_Task brief_:
Each entry below must be repeated word for word.

** begin **

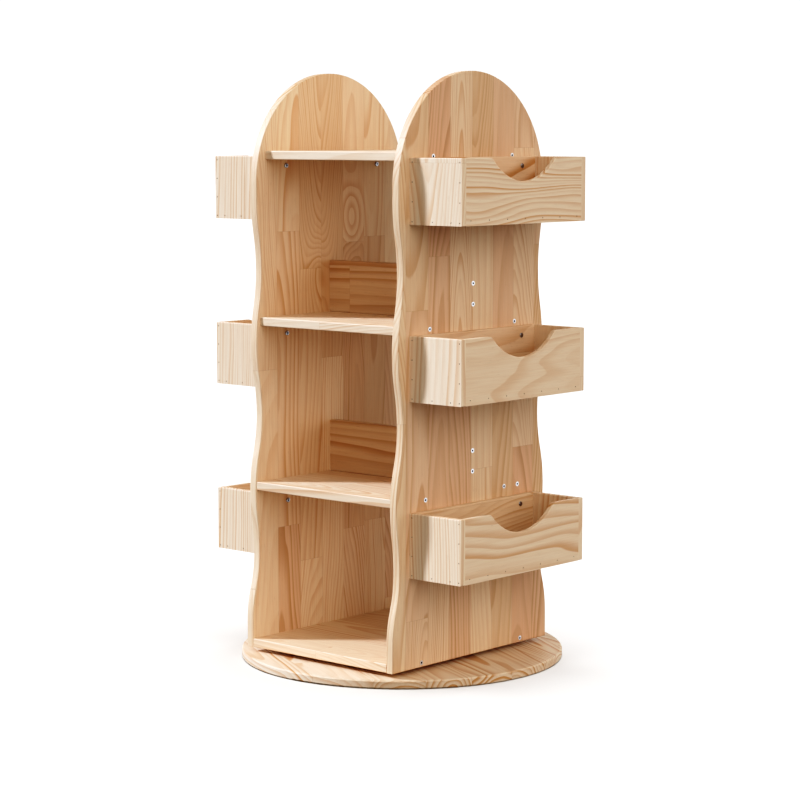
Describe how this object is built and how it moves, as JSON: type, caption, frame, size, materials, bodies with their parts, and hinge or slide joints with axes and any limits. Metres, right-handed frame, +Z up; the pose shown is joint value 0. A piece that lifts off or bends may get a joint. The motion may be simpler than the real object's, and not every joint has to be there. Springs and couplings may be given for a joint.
{
  "type": "rotating display rack",
  "caption": "Free-standing two-sided wooden display tower with wavy arched sides, open shelves with stop rails and scooped side boxes, turning on a round base.",
  "frame": {"origin": "on the floor, under the middle of the round base, on the turntable's axis", "axes": "+Z up along the turntable's axis; -Y towards one open front of the tower and +Y towards the other; +X towards the side panel that carries the right-hand boxes"},
  "size_m": [0.6, 0.6, 1.0814],
  "materials": {
    "pine": "smooth clear-finished edge-glued pine",
    "zinc_screw": "bright zinc plated",
    "zinc_plate": "zinc plated sheet, slightly dull",
    "ball_steel": "polished bearing steel",
    "brad_steel": "dull steel wire"
  },
  "bodies": {
    "base": {"base_disc": "pine", "bearing_lower_plate": "zinc_plate", "bearing_base_screws": "zinc_screw"},
    "ball_ring": {"bearing_ball_cage": "zinc_plate", "bearing_balls": "ball_steel"},
    "tower": {"bearing_upper_plate": "zinc_plate", "bearing_tower_screws": "zinc_screw", "side_panel_left": "pine", "side_panel_right": "pine", "shelf_bottom": "pine", "shelf_lower": "pine", "shelf_upper": "pine", "shelf_top": "pine", "stop_rail_lower": "pine", "stop_rail_upper": "pine", "shelf_screws": "zinc_screw", "rail_screws": "zinc_screw", "box_bolts": "zinc_screw", "box_sleeve_nuts": "zinc_screw", "box_left_top_back": "pine", "box_left_top_front": "pine", "box_left_top_floor": "pine", "box_left_top_end_front": "pine", "box_left_top_end_rear": "pine", "box_left_top_brads": "brad_steel", "box_left_middle_back": "pine", "box_left_middle_front": "pine", "box_left_middle_floor": "pine", "box_left_middle_end_front": "pine", "box_left_middle_end_rear": "pine", "box_left_middle_brads": "brad_steel", "box_left_bottom_back": "pine", "box_left_bottom_front": "pine", "box_left_bottom_floor": "pine", "box_left_bottom_end_front": "pine", "box_left_bottom_end_rear": "pine", "box_left_bottom_brads": "brad_steel", "box_right_top_back": "pine", "box_right_top_front": "pine", "box_right_top_floor": "pine", "box_right_top_end_front": "pine", "box_right_top_end_rear": "pine", "box_right_top_brads": "brad_steel", "box_right_middle_back": "pine", "box_right_middle_front": "pine", "box_right_middle_floor": "pine", "box_right_middle_end_front": "pine", "box_right_middle_end_rear": "pine", "box_right_middle_brads": "brad_steel", "box_right_bottom_back": "pine", "box_right_bottom_front": "pine", "box_right_bottom_floor": "pine", "box_right_bottom_end_front": "pine", "box_right_bottom_end_rear": "pine", "box_right_bottom_brads": "brad_steel"}
  },
  "joints": [
    {"name": "tower_spin", "type": "hinge", "parent": "base", "child": "tower", "pos_m": [0, 0, 0.0205], "axis": [0, 0, 1], "continuous": true},
    {"name": "ball_ring_spin", "type": "hinge", "parent": "base", "child": "ball_ring", "pos_m": [0, 0, 0.0205], "axis": [0, 0, 1], "continuous": true}
  ],
  "couplings": [
    {"joint": "ball_ring_spin", "follows": "tower_spin", "ratio": 0.5}
  ]
}
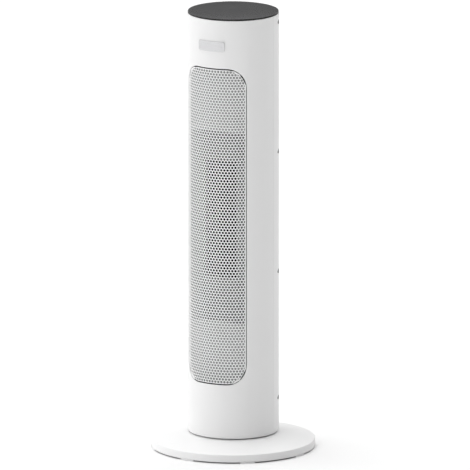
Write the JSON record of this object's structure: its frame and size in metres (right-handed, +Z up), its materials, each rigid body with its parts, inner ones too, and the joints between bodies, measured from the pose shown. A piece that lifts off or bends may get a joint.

** end **

_Result below_:
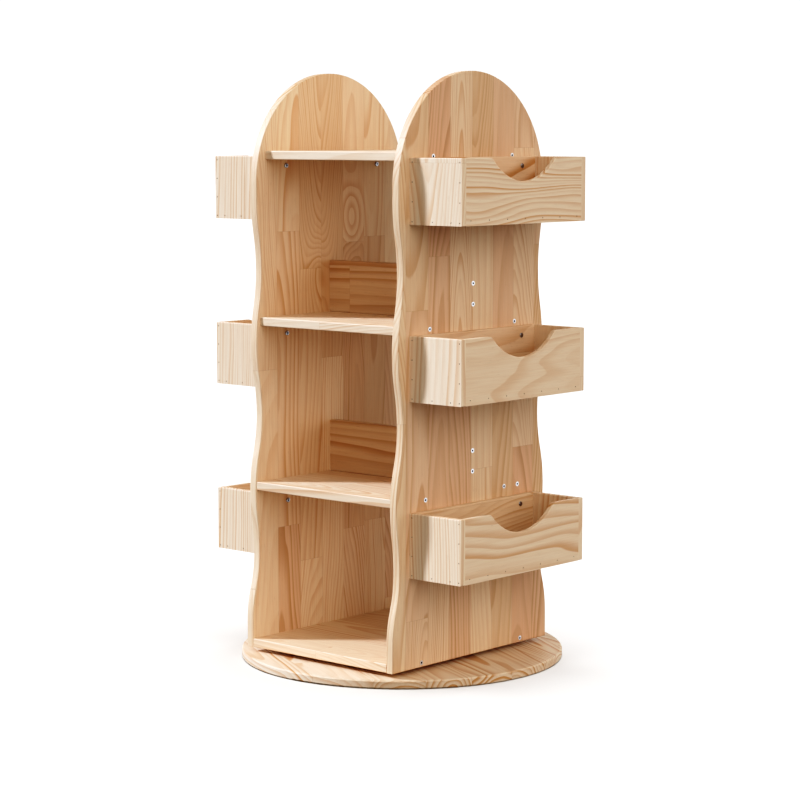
Describe how this object is built and how it moves, as JSON: type, caption, frame, size, materials, bodies with their parts, and hinge or slide joints with axes and any limits. Metres, right-handed frame, +Z up; the pose shown is joint value 0. A piece that lifts off or bends may get a joint. The motion may be simpler than the real object's, and not every joint has to be there. Springs and couplings may be given for a joint.
{
  "type": "rotating display rack",
  "caption": "Free-standing two-sided wooden display tower with wavy arched sides, open shelves with stop rails and scooped side boxes, turning on a round base.",
  "frame": {"origin": "on the floor, under the middle of the round base, on the turntable's axis", "axes": "+Z up along the turntable's axis; -Y towards one open front of the tower and +Y towards the other; +X towards the side panel that carries the right-hand boxes"},
  "size_m": [0.6, 0.6, 1.0814],
  "materials": {
    "pine": "smooth clear-finished edge-glued pine",
    "zinc_screw": "bright zinc plated",
    "zinc_plate": "zinc plated sheet, slightly dull",
    "ball_steel": "polished bearing steel",
    "brad_steel": "dull steel wire"
  },
  "bodies": {
    "base": {"base_disc": "pine", "bearing_lower_plate": "zinc_plate", "bearing_base_screws": "zinc_screw"},
    "ball_ring": {"bearing_ball_cage": "zinc_plate", "bearing_balls": "ball_steel"},
    "tower": {"bearing_upper_plate": "zinc_plate", "bearing_tower_screws": "zinc_screw", "side_panel_left": "pine", "side_panel_right": "pine", "shelf_bottom": "pine", "shelf_lower": "pine", "shelf_upper": "pine", "shelf_top": "pine", "stop_rail_lower": "pine", "stop_rail_upper": "pine", "shelf_screws": "zinc_screw", "rail_screws": "zinc_screw", "box_bolts": "zinc_screw", "box_sleeve_nuts": "zinc_screw", "box_left_top_back": "pine", "box_left_top_front": "pine", "box_left_top_floor": "pine", "box_left_top_end_front": "pine", "box_left_top_end_rear": "pine", "box_left_top_brads": "brad_steel", "box_left_middle_back": "pine", "box_left_middle_front": "pine", "box_left_middle_floor": "pine", "box_left_middle_end_front": "pine", "box_left_middle_end_rear": "pine", "box_left_middle_brads": "brad_steel", "box_left_bottom_back": "pine", "box_left_bottom_front": "pine", "box_left_bottom_floor": "pine", "box_left_bottom_end_front": "pine", "box_left_bottom_end_rear": "pine", "box_left_bottom_brads": "brad_steel", "box_right_top_back": "pine", "box_right_top_front": "pine", "box_right_top_floor": "pine", "box_right_top_end_front": "pine", "box_right_top_end_rear": "pine", "box_right_top_brads": "brad_steel", "box_right_middle_back": "pine", "box_right_middle_front": "pine", "box_right_middle_floor": "pine", "box_right_middle_end_front": "pine", "box_right_middle_end_rear": "pine", "box_right_middle_brads": "brad_steel", "box_right_bottom_back": "pine", "box_right_bottom_front": "pine", "box_right_bottom_floor": "pine", "box_right_bottom_end_front": "pine", "box_right_bottom_end_rear": "pine", "box_right_bottom_brads": "brad_steel"}
  },
  "joints": [
    {"name": "tower_spin", "type": "hinge", "parent": "base", "child": "tower", "pos_m": [0, 0, 0.0205], "axis": [0, 0, 1], "continuous": true},
    {"name": "ball_ring_spin", "type": "hinge", "parent": "base", "child": "ball_ring", "pos_m": [0, 0, 0.0205], "axis": [0, 0, 1], "continuous": true}
  ],
  "couplings": [
    {"joint": "ball_ring_spin", "follows": "tower_spin", "ratio": 0.5}
  ]
}
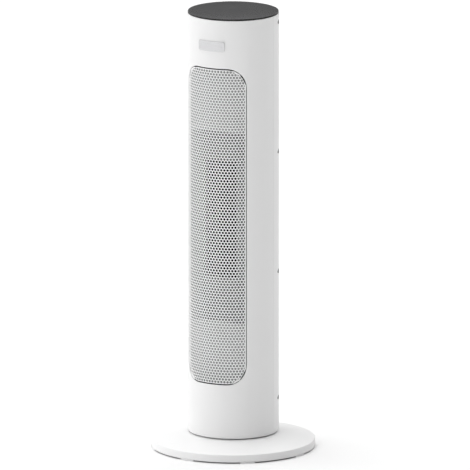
Write the JSON record of this object's structure: its frame and size in metres (right-handed, +Z up), its materials, each rigid body with its parts, inner ones too, and the joints between bodies, measured from the pose shown. A piece that lifts off or bends may get a joint.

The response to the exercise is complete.